▸ **The problem**
Only the lines holding the string "update" are needed. Copy each one.

▸ **Source data**
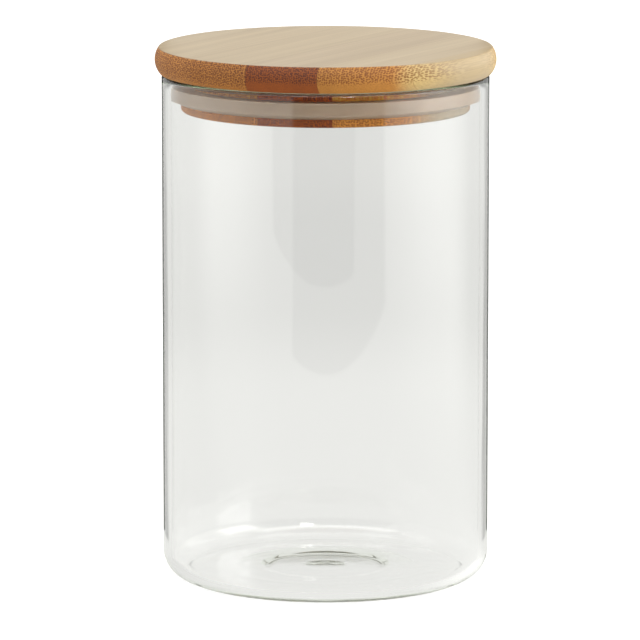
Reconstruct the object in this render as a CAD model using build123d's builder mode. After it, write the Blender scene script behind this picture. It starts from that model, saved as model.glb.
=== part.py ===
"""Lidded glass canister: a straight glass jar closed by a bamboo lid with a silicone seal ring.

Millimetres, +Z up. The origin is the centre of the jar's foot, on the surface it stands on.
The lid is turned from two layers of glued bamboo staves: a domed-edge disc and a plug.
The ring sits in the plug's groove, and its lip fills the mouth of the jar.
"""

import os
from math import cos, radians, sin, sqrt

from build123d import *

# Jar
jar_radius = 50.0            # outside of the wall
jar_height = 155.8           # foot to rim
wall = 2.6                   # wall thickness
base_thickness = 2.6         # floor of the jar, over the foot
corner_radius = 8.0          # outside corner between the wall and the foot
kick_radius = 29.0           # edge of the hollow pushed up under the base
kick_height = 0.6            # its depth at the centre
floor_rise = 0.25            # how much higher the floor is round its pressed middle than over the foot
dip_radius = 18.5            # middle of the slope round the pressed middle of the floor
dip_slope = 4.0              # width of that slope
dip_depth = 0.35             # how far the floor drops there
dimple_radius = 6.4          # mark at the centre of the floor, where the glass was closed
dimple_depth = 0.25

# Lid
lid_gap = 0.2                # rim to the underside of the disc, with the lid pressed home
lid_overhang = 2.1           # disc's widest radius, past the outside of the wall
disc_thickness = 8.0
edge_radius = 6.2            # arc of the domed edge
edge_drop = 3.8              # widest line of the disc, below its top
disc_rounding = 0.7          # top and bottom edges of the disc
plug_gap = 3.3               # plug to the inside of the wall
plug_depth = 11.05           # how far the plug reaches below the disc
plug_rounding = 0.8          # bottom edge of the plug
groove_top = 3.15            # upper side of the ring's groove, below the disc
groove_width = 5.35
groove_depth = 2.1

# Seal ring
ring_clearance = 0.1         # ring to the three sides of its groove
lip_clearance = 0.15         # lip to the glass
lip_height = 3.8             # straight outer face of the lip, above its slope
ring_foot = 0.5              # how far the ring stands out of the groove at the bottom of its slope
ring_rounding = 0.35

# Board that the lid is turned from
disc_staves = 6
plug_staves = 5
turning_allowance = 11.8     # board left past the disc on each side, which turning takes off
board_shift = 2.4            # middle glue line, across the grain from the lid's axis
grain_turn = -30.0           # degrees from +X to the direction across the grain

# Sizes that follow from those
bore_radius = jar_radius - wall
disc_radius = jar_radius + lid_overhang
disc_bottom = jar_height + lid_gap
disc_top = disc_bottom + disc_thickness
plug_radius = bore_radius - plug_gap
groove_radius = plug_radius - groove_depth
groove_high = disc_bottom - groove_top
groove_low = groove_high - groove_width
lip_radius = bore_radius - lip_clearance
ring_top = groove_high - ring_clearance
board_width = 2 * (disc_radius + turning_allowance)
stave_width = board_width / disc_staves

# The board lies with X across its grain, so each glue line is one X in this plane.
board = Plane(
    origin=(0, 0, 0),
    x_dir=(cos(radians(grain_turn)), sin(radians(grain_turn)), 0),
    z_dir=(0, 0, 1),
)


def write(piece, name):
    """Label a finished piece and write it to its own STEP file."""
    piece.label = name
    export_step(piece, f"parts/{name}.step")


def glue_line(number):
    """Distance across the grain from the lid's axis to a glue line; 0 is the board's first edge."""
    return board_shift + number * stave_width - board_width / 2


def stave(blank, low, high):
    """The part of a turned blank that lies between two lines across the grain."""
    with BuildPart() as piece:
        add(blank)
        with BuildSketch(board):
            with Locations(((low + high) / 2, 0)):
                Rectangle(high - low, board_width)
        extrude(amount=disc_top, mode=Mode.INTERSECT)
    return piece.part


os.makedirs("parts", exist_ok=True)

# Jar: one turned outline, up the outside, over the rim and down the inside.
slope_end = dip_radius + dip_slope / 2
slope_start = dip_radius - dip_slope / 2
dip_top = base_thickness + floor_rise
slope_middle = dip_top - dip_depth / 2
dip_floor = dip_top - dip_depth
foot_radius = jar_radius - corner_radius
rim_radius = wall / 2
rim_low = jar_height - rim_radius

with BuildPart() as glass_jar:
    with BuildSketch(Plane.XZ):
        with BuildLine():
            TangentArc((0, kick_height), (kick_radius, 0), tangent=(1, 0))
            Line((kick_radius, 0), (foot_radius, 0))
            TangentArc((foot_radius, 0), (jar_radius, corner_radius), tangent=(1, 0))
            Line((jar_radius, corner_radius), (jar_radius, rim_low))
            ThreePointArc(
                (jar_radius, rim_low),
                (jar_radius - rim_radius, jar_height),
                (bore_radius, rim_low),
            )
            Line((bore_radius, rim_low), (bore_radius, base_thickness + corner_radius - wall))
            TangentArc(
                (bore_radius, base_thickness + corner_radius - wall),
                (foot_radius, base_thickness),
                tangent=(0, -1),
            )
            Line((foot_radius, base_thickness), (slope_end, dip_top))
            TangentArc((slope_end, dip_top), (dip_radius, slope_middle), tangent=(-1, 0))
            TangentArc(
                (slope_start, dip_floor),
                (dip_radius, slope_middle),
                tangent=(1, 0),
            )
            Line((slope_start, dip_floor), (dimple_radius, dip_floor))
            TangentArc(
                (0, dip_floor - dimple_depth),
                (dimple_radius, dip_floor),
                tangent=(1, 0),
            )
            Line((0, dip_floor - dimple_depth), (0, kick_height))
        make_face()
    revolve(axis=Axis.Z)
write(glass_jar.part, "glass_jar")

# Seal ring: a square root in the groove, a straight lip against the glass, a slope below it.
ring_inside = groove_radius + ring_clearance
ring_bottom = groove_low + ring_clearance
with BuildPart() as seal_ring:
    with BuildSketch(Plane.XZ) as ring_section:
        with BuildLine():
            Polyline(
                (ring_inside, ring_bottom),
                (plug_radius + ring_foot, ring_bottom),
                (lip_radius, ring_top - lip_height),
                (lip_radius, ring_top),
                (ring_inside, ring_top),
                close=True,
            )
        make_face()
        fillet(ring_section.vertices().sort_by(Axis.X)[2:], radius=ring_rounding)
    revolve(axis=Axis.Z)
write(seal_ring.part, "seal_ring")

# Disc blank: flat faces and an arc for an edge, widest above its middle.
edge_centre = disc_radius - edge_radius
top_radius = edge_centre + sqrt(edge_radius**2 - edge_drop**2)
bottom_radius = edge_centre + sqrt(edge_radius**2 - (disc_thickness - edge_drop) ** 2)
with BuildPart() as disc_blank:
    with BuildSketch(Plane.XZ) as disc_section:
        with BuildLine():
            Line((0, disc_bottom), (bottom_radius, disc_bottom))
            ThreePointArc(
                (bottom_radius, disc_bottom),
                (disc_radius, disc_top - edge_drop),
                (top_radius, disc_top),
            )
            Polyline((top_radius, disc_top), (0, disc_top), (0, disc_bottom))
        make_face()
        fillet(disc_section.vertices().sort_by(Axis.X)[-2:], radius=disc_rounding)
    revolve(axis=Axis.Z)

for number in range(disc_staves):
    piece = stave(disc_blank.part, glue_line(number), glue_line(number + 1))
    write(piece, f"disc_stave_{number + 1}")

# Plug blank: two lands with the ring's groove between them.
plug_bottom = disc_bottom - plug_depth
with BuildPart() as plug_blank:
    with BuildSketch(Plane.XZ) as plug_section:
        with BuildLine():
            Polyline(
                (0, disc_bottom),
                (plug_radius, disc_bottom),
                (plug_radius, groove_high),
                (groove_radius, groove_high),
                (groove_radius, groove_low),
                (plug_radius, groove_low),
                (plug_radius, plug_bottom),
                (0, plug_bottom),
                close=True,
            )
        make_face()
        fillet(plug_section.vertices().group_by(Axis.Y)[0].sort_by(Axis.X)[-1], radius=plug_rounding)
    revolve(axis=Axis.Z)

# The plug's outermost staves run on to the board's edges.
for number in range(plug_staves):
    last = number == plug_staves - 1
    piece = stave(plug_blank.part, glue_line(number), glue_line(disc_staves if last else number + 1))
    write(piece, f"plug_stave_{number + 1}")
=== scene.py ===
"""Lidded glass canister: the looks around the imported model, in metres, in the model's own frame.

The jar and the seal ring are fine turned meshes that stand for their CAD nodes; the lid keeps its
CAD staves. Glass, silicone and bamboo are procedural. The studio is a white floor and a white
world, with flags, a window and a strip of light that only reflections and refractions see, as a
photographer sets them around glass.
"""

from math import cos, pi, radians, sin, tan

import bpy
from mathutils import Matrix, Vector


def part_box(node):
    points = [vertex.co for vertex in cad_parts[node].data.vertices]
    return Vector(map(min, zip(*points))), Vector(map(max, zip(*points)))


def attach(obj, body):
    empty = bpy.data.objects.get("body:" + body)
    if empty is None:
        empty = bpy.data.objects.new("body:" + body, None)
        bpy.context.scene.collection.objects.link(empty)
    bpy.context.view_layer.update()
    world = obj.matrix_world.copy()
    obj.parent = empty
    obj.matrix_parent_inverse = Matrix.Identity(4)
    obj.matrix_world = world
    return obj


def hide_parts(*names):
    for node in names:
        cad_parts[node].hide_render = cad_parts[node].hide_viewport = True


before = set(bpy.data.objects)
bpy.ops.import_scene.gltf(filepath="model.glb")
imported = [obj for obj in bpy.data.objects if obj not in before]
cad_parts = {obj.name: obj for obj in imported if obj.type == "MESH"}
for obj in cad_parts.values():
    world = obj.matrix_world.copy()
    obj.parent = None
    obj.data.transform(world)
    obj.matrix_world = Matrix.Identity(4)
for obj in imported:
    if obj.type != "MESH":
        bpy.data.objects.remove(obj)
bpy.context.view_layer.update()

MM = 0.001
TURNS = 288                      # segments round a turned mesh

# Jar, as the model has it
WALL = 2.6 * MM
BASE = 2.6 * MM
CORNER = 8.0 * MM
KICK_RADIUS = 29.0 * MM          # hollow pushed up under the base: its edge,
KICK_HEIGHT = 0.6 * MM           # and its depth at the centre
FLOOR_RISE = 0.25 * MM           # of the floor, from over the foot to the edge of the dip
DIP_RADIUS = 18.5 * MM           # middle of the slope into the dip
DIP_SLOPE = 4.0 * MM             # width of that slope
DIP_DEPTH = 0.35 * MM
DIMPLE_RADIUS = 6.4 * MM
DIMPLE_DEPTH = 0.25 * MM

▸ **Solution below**
    bpy.context.view_layer.update()
bpy.context.view_layer.update()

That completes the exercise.